As Assistant Commissioner Marianne Ryan (who has since been promoted to commanding officer of all Mounties in Alberta) wrote in an e-mail (obtained by access-to-information request) at 10:44 a.m. on June 21 (the day after the flood), “so far we’ve managed to effect the rescue and evacuation of 95% of the town of High River.” So if Mounties knew 95% of the town’s inhabitants were accounted for a little more than 24 hours after the flood struck, why did they break into more than a third of High River homes? Why did they break into homes unaffected by the flood? Why did they break down doors that were unlocked? Why did they return to many homes two and three times until they found the guns they seemed to know in advance were stored there? And this is the most important question: If most survivors where accounted for less than 48 hours after the flood began, why did the Mounties’ door-kicking spree go on for seven or eight days?
While preparing our documentary, the Sun News production team spoke with several High Riverites whose homes were broken into despite the fact they had registered with the provincial government and with relief agencies to say no one was left inside. It is standard procedure following floods, hurricanes, earthquakes and twisters for residents to put a large ‘X’ on their doors or sign in at shelters to reassure authorities that no one has been left behind. But in High River, Mounties ignored such signs. They broke in anyway, which again leads me to believe that finding survivors had nothing to do with their destructive actions. They were targeting gun owners, pure and simple.
What can we expect here in Alberta, from our Premier who after just a few weeks in office attended the Bilderberg conference in Chantilly Virgina. We see her agenda and we see her as a New World Order Puppet. We need to take swift action to stop anymore of this draconian despotism.

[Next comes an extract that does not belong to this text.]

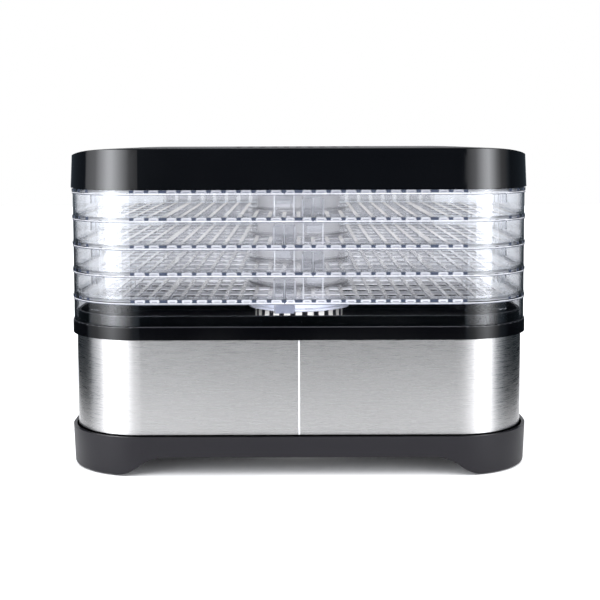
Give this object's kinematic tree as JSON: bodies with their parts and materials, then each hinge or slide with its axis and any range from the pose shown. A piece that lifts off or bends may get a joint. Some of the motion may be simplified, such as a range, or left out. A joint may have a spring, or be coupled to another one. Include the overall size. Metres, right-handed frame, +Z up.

A final note: The Police and Military seized family heirlooms that had been in the families for many years, handed down one son to another. The RCMP told these families (after all their belongings were washed away or destroyed) if they could produce their paperwork for the firearm they could get them back. These were mostly non-restricted guns. Most never registered, nor ever having to have this so called paper work filed on the firearms, by these families. How do you suppose these families got back their antique firearms? Answer: They didn’t. I believe most will end up inside of these thieving RCMP’s officers personal collections. BTW due to the moist circumstance during the theft these guns were not tagged to the homes they were taken from. Enough Said!!!!